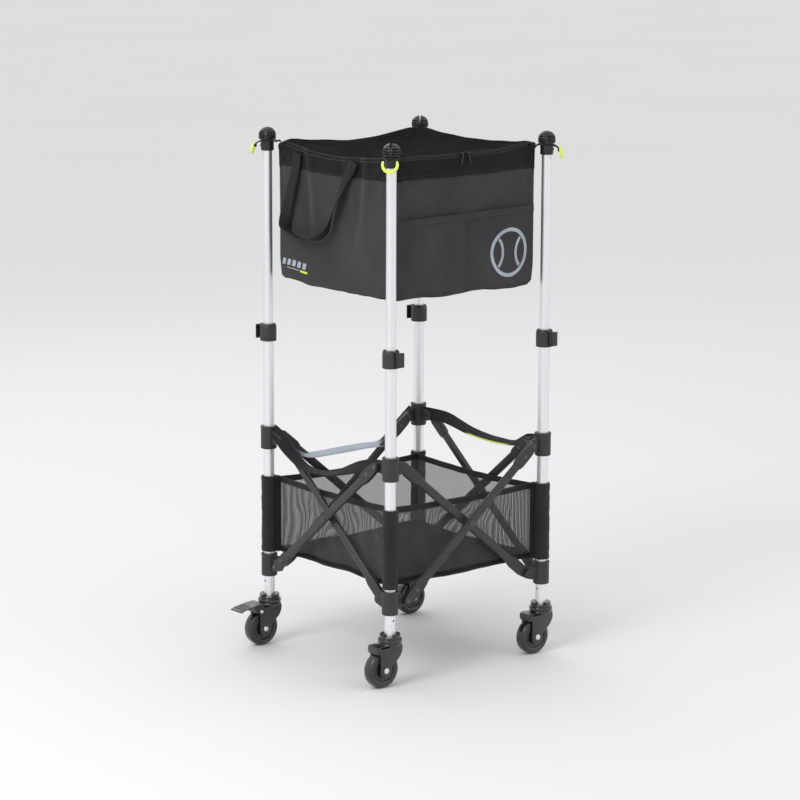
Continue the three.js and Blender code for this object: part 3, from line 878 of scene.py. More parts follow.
def panel(name, surface, rows, columns, thickness, materials, body, replaces=None, pick=None):
    """A cloth over a grid of surface(a, b), both in metres. It has the surface's own normals, so
    two panels that meet on one surface shade as one cloth. pick(a, b) chooses a material."""
    na, nb = len(rows), len(columns)
    h = 0.0015
    points, normals, uvs = [], [], []
    for a in rows:
        for b in columns:
            points.append(surface(a, b))
            da = surface(a + h, b) - surface(a - h, b)
            db = surface(a, b + h) - surface(a, b - h)
            normals.append(da.cross(db).normalized())
            uvs.append((a, b))
    faces, loops, which = [], [], []

    def quad(corners, shading, mat):
        faces.append(tuple(corners))
        loops.extend(shading)
        which.append(mat)

    n = na * nb
    for i in range(na - 1):
        for j in range(nb - 1):
            k = i * nb + j
            q = (k, k + nb, k + nb + 1, k + 1)
            mid = ((rows[i] + rows[i + 1]) / 2, (columns[j] + columns[j + 1]) / 2)
            mat = pick(*mid) if pick else 0
            quad(q, [normals[k] for k in q], mat)
            if thickness:
                quad([k + n for k in reversed(q)], [-normals[k] for k in reversed(q)], mat)
    if thickness:
        points += [p - m * thickness for p, m in zip(points, normals)]
        uvs += uvs
        rim = [i * nb for i in range(na)] + [(na - 1) * nb + j for j in range(1, nb)]
        rim += [i * nb + nb - 1 for i in range(na - 2, -1, -1)] + list(range(nb - 2, 0, -1))
        for a, b in zip(rim, rim[1:] + rim[:1]):
            quad((b, a, a + n, b + n), [(0, 0, 0)] * 4, 0)
    mesh = bpy.data.meshes.new(name)
    mesh.from_pydata([tuple(p) for p in points], [], faces)
    for material in materials:
        mesh.materials.append(material)
    uv_layer(mesh, faces, uvs)
    mesh.polygons.foreach_set("material_index", which)
    mesh.update()
    mesh.shade_smooth()
    mesh.normals_split_custom_set([tuple(v) for v in loops])
    return shown(name, mesh, body, replaces, None)


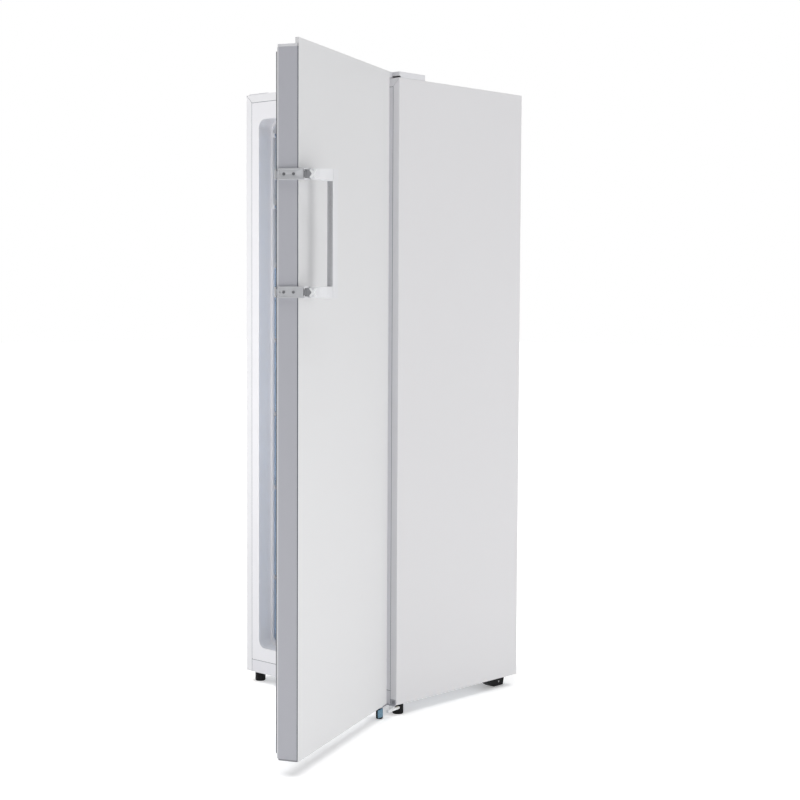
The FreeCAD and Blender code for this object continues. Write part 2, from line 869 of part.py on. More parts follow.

════════════════════

* **Directions**: Extract all the entries word for word.

* **Exercise result**:
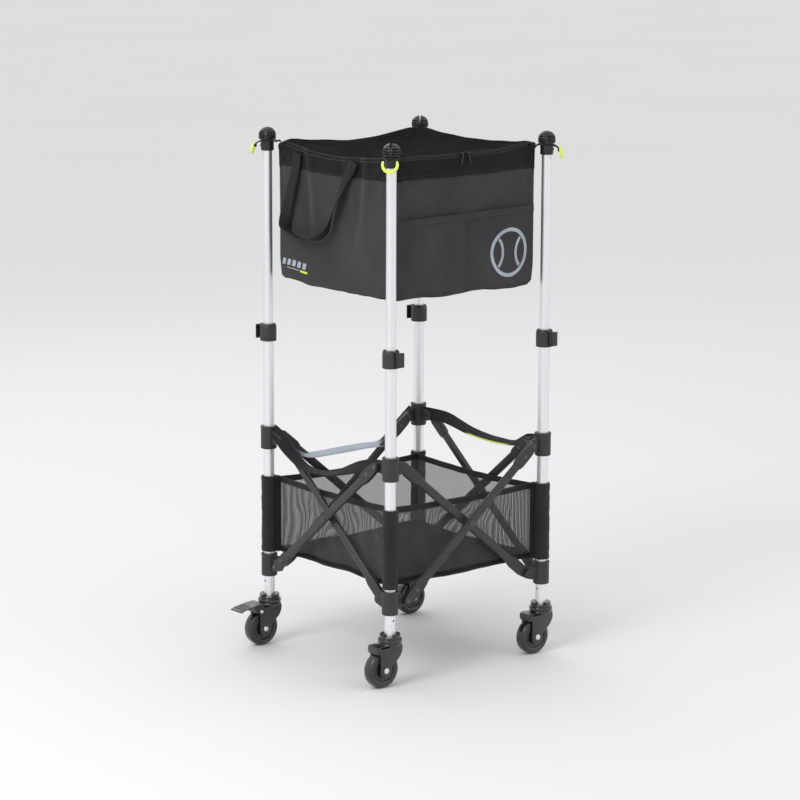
Continue the three.js and Blender code for this object: part 3, from line 878 of scene.py. More parts follow.
def panel(name, surface, rows, columns, thickness, materials, body, replaces=None, pick=None):
    """A cloth over a grid of surface(a, b), both in metres. It has the surface's own normals, so
    two panels that meet on one surface shade as one cloth. pick(a, b) chooses a material."""
    na, nb = len(rows), len(columns)
    h = 0.0015
    points, normals, uvs = [], [], []
    for a in rows:
        for b in columns:
            points.append(surface(a, b))
            da = surface(a + h, b) - surface(a - h, b)
            db = surface(a, b + h) - surface(a, b - h)
            normals.append(da.cross(db).normalized())
            uvs.append((a, b))
    faces, loops, which = [], [], []

    def quad(corners, shading, mat):
        faces.append(tuple(corners))
        loops.extend(shading)
        which.append(mat)

    n = na * nb
    for i in range(na - 1):
        for j in range(nb - 1):
            k = i * nb + j
            q = (k, k + nb, k + nb + 1, k + 1)
            mid = ((rows[i] + rows[i + 1]) / 2, (columns[j] + columns[j + 1]) / 2)
            mat = pick(*mid) if pick else 0
            quad(q, [normals[k] for k in q], mat)
            if thickness:
                quad([k + n for k in reversed(q)], [-normals[k] for k in reversed(q)], mat)
    if thickness:
        points += [p - m * thickness for p, m in zip(points, normals)]
        uvs += uvs
        rim = [i * nb for i in range(na)] + [(na - 1) * nb + j for j in range(1, nb)]
        rim += [i * nb + nb - 1 for i in range(na - 2, -1, -1)] + list(range(nb - 2, 0, -1))
        for a, b in zip(rim, rim[1:] + rim[:1]):
            quad((b, a, a + n, b + n), [(0, 0, 0)] * 4, 0)
    mesh = bpy.data.meshes.new(name)
    mesh.from_pydata([tuple(p) for p in points], [], faces)
    for material in materials:
        mesh.materials.append(material)
    uv_layer(mesh, faces, uvs)
    mesh.polygons.foreach_set("material_index", which)
    mesh.update()
    mesh.shade_smooth()
    mesh.normals_split_custom_set([tuple(v) for v in loops])
    return shown(name, mesh, body, replaces, None)


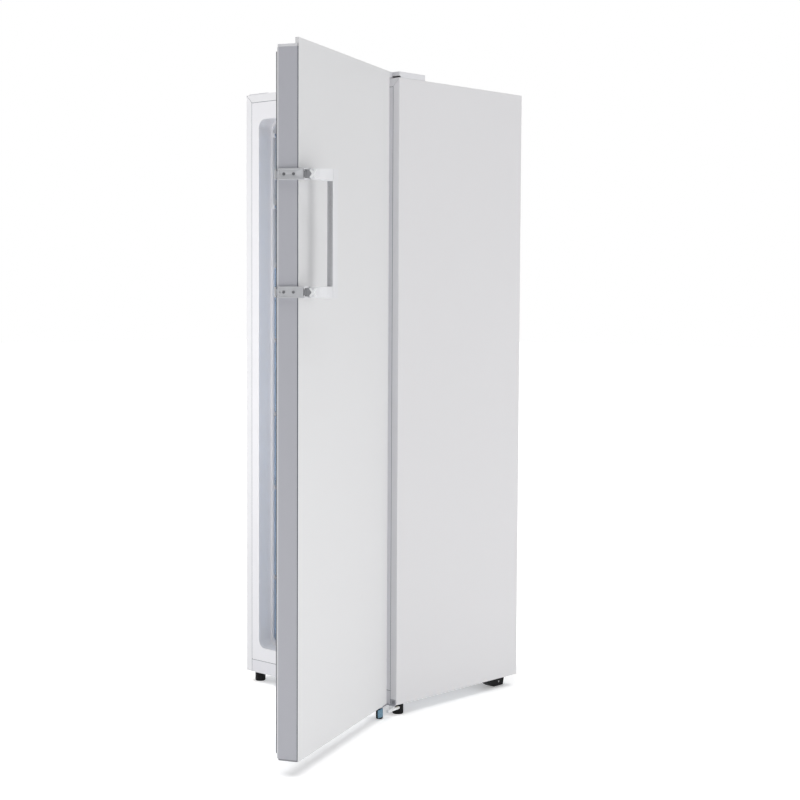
The FreeCAD and Blender code for this object continues. Write part 2, from line 869 of part.py on. More parts follow.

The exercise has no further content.